The main shrine (vihara) called the Mulagandakuti dating from the sixth century, is the hut where Buddha used to stay during his visits to Saranath. There is a carved sandstone railing inside. Then there is the Buddha walk made with blue stones and a small lake at the edge of the park bordered by the zoo.

One of the most-visited sites, Sarnath today, despite the crowds, radiates a serenity that comes from being the cradle of one of the gentlest creeds ever propounded.
Sarnath - Facts at a Glance

State : Uttar Pradesh
Area : 2. 80 sq km
Temperature : 30°C - 41°C (Summers)
6°C - 17°C (Winters)
Altitude : 80.71 mts
Language : Hindi, English
Best Season : August – March

History of Sarnath

Sarnath derives its name from Saranganatha (Lord of the Deer). After the Buddha attained enlightenment in Bodh Gaya, he came to Sarnath. Here in the Deer Park, he delivered his first sermon or set in motion the Wheel of Law (Maha Dharmachakra Pravartan.). On the day before his death, Buddha named Sarnath along with Lumbini, Bodh Gaya and Kushinagar as the four places that his followers should consider sacred.

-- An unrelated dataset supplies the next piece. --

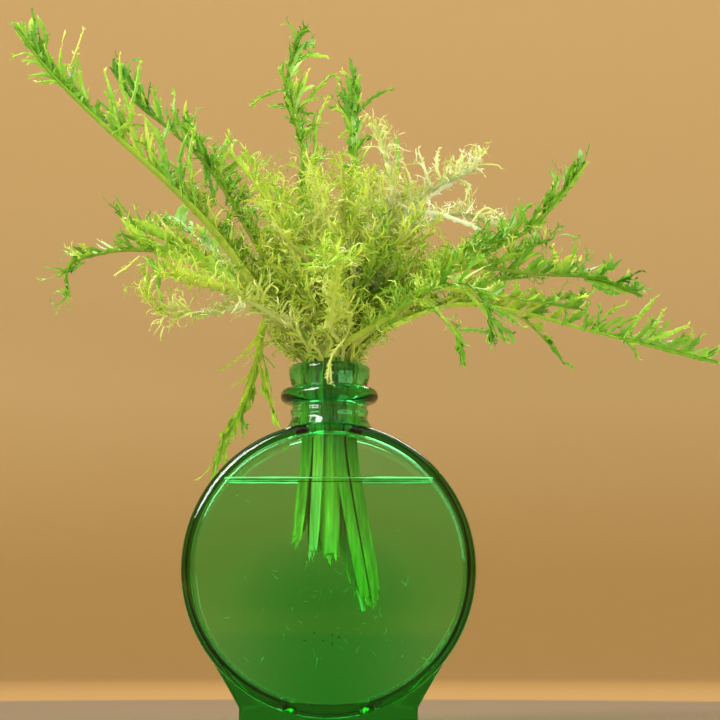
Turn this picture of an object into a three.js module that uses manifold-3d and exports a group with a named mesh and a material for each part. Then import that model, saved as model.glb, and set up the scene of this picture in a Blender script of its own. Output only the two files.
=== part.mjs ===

The Emperor Ashoka, who spread Lord Buddha's message of love and compassion throughout his vast empire, visited Sarnath around 234 BC and constructed a stupa here. Several Buddhist structures were built at Sarnath between the 3rd century BC and the 11th century AD and today this place has the most expansive ruins among the places related to the Buddha.